Date Archives

February 2020

The Curse of Dimensionality – Illustrated With Matplotlib

Maybe you already came across this famous quote in Machine Learning by Charles Lee Isbell

“As the number of features or dimensions grows, the amount of data we need to generalize accurately grows exponentially.”

Here is another explanation from Wikipedia

 “When the dimensionality increases, the volume of the space increases so fast that the available data become sparse. (…) In order to obtain a statistically sound and reliable result, the amount of data needed to support the result often grows exponentially with the dimensionality.”

I think the  “Curse of Dimensionality” is easier to understand when visualized. Suppose you have 50 data points between 0 and 100.

1- Let’s try with one dimension first

import pandas as pd
import matplotlib.pyplot as plt
import random
import numpy as np

fig = plt.figure()
ax  = plt.axes()
fig.set_size_inches(12, 1)

x = random.sample(range(0, 100), 50) 
y = [0 for xval in x]
plt.scatter(x, y)

# Grid lines
for grid_pt in [20, 40, 60, 80]:
    plt.axvline(x=grid_pt, color='#D8D8D8')

ax.set_xlim((0,100))
ax.set_xlabel("Dimension #1", fontsize=14)
ax.set_ylabel("")
plt.yticks([], [])
plt.title("1D")
plt.show()

With 5 intervals in our first dimension, there will be an average of 50/5 = 10 points per cell, which is already low if you’d like to do any statistical analysis for each interval.

2- Moving to two dimensions

fig = plt.figure()
ax  = plt.axes()
fig.set_size_inches(8, 8)

# Now each point has 2 dimensions (x,y)
x = random.sample(range(0, 100), 50) 
y = random.sample(range(0, 100), 50) 

plt.scatter(x, y)

# Grid lines
for grid_pt in [20, 40, 60, 80]:
    plt.axvline(x=grid_pt, color='#D8D8D8')
    plt.axhline(y=grid_pt, color='#D8D8D8')

ax.set_xlim((0,100))
ax.set_ylim((0,100))
ax.set_xlabel("Dimension #1", fontsize=14)
ax.set_ylabel("Dimension #2", fontsize=14)
plt.title("2D")
plt.show()

With 5 intervals on the first dimension and 5 intervals on the 2nd dimension, we now have 50/(5×5) = 2 points per cell on average. In fact, we are already starting to see cells that do not have any data to work with.

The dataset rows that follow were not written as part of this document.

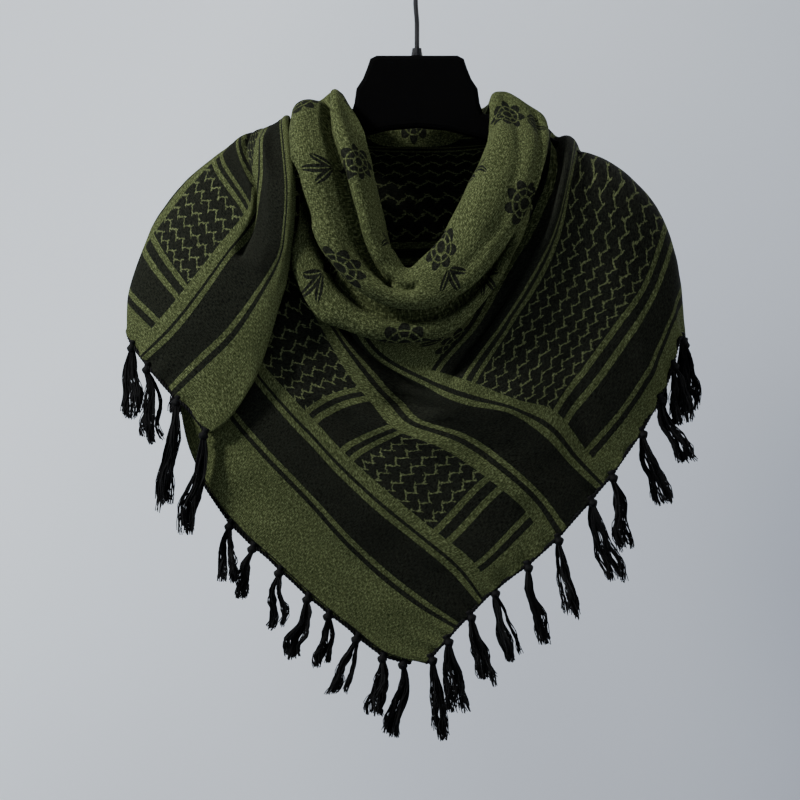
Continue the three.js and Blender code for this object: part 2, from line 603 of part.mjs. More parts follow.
function hangerBoard() {
  const right = HALF_OUTLINE.map(({ x, z }) => new THREE.Vector2(x, z));
  const left = HALF_OUTLINE.slice(0, -1).reverse().map(({ x, z }) => new THREE.Vector2(-x, z));
  const board = new THREE.ExtrudeGeometry(new THREE.Shape([...right, ...left]), {
    depth: BOARD.thickness - 2 * BOARD.round,
    bevelEnabled: true,
    bevelThickness: BOARD.round,
    bevelSize: BOARD.round,
    bevelOffset: -BOARD.round,
    bevelSegments: 2,
  });
  return board.rotateX(Math.PI / 2).translate(0, BOARD.thickness / 2 - BOARD.round, 0);
}
addMesh("hanger_board", toGeometry(toSolid(hangerBoard())), flock);

// The hook: a round eye open to the left, on a straight shank with a ferrule
function hookSolid() {
  const eyeCentre = WIRE / 2 - EYE.radius;
  const arc = steps(EYE.from, EYE.to, EYE.parts).map((degrees) => {
    const angle = THREE.MathUtils.degToRad(degrees);
    return new THREE.Vector3(EYE.radius * Math.cos(angle), 0, eyeCentre + EYE.radius * Math.sin(angle));
  });
  const foot = BOARD.top + SHANK.gap;
  const shank = [foot + FERRULE.height / 2, foot + SHANK.straight, eyeCentre - EYE.radius - SHANK.bend].map(
    (z) => new THREE.Vector3(0, 0, z),
  );
  const path = new THREE.CatmullRomCurve3([...shank, ...arc], false, "centripetal");
  const section = new THREE.Shape().absarc(0, 0, WIRE / 2, 0, 2 * Math.PI);
  const wire = new THREE.ExtrudeGeometry(section, {
    extrudePath: path,
    steps: SHANK.steps,
    curveSegments: 4,
  });
  const ferrule = new THREE.CylinderGeometry(
    FERRULE.radius * FERRULE.taper,
    FERRULE.radius,
    FERRULE.height,
    FERRULE.sides,
  );
  ferrule.rotateX(Math.PI / 2).translate(0, 0, foot + FERRULE.height / 2);
  return toSolid(wire).add(toSolid(ferrule));
}
addMesh("hook", toGeometry(hookSolid()), steel);

export default group;
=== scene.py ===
import math
import bpy
import numpy as np
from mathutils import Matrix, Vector, noise


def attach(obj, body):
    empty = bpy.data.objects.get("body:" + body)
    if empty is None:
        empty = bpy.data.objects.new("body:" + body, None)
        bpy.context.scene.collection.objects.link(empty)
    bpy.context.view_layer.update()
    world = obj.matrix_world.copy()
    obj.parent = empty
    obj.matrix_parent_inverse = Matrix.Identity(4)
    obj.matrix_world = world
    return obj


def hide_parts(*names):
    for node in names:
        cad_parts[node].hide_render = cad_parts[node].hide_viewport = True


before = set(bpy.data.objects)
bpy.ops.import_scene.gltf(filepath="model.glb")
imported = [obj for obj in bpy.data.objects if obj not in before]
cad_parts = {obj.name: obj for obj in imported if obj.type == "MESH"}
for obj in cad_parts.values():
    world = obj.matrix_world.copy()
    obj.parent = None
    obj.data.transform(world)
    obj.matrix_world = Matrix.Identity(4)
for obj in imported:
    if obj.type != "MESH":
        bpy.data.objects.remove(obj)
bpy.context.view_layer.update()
scene = bpy.context.scene
mm = 0.001


# One number, colour or vector socket; sums on it add Math nodes
class Wire:
    def __init__(self, tree, socket=None):
        self.tree = tree
        self.socket = socket

    def node(self, kind, settings=None, inputs=None, output=0):
        made = self.tree.nodes.new(kind)
        for key, value in (settings or {}).items():
            if key == "stops":
                ramp = made.color_ramp
                while len(ramp.elements) > 1:
                    ramp.elements.remove(ramp.elements[0])
                for i, (place, tone) in enumerate(value):
                    spot = ramp.elements.new(place) if i else ramp.elements[0]
                    spot.position = place
                    spot.color = (tone, tone, tone, 1)
            elif key == "interpolation" and kind == "ShaderNodeValToRGB":
                made.color_ramp.interpolation = value
            else:
                setattr(made, key, value)
        for key, value in (inputs or {}).items():
            self.feed(made.inputs[key], value)
        return Wire(self.tree, made.outputs[output] if made.outputs else None)

    def feed(self, target, value):
        if isinstance(value, Wire):
            self.tree.links.new(value.socket, target)
        else:
            target.default_value = value

    def other(self, output):  # another output of the same node
        return Wire(self.tree, self.socket.node.outputs[output])

    def sum(self, operation, *values):
        return self.node("ShaderNodeMath", {"operation": operation}, dict(enumerate(values)))

    def __add__(self, value):
        return self.sum("ADD", self, value)

    def __sub__(self, value):
        return self.sum("SUBTRACT", self, value)

    def __rsub__(self, value):
        return self.sum("SUBTRACT", value, self)

    def __mul__(self, value):
        return self.sum("MULTIPLY", self, value)

    def __truediv__(self, value):
        return self.sum("DIVIDE", self, value)

    def __lt__(self, value):
        return self.sum("LESS_THAN", self, value)

    def __gt__(self, value):
        return self.sum("GREATER_THAN", self, value)

    def __abs__(self):
        return self.sum("ABSOLUTE", self)

    __radd__ = __add__
    __rmul__ = __mul__


def newMaterial(name):
    material = bpy.data.materials.new(name)
    material.use_nodes = True
    material.node_tree.nodes.clear()
    return material, Wire(material.node_tree)


def finishMaterial(start, shader):
    start.node("ShaderNodeOutputMaterial", None, {"Surface": shader})


def clothShader(start, colour, roughness, bump, specular):  # a dull finish with a relief
    shader = start.node("ShaderNodeBsdfPrincipled", None, {
        "Base Color": colour, "Roughness": roughness, "Normal": bump, "Specular IOR Level": specular})
    finishMaterial(start, shader)


def mixColour(wire, factor, first, second):
    return wire.node("ShaderNodeMix", {"data_type": "RGBA"}, {0: factor, 6: first, 7: second}, output=2)


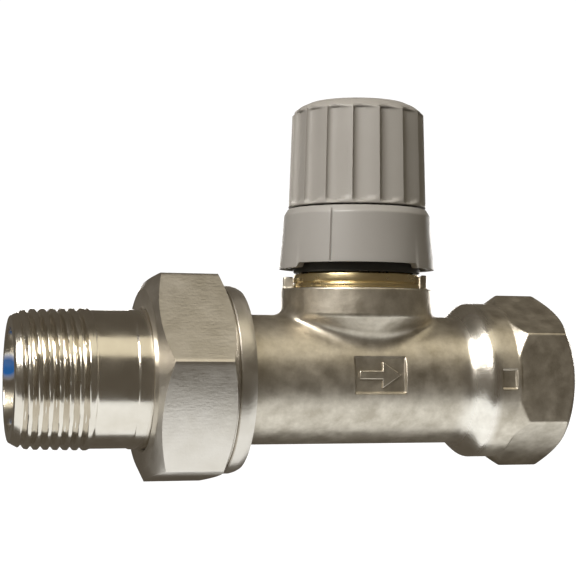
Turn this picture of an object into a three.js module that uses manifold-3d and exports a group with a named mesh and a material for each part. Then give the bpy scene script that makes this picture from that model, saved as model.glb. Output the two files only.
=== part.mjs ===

3- Adding a third dimension

from mpl_toolkits import mplot3d

fig = plt.figure()
ax  = fig.add_subplot(1,1,1,projection='3d')
fig.set_size_inches(10, 8)

# Now each point has 3 dimensions (x,y,x)
x = random.sample(range(0, 100), 50) 
y = random.sample(range(0, 100), 50) 
z = random.sample(range(0, 100), 50)

ax.scatter(x, y, z)

# Grid lines
for grid_pt in [20, 40, 60, 80]:
    plt.axvline(x=grid_pt, color='#D8D8D8')
    plt.axhline(y=grid_pt, color='#D8D8D8')

ax.set_xlim(0,100)
ax.set_ylim(0,100)
ax.set_zlim(0,100)

ax.set_xlabel("Dimension #1", fontsize=14)
ax.set_ylabel("Dimension #2", fontsize=14)
ax.set_zlabel("Dimension #3", fontsize=14)
plt.title("3D")
plt.show()

With 5 intervals on the third dimension, we have 50/(5x5x5) = 0.4 points per cell on average!

In Conclusion

As you add new dimensions, you create “new space” that is usually not filled properly by your initial data. 

In order to obtain a statistically sound and reliable result, the amount of data needed to support the result often grows exponentially with the dimensionality.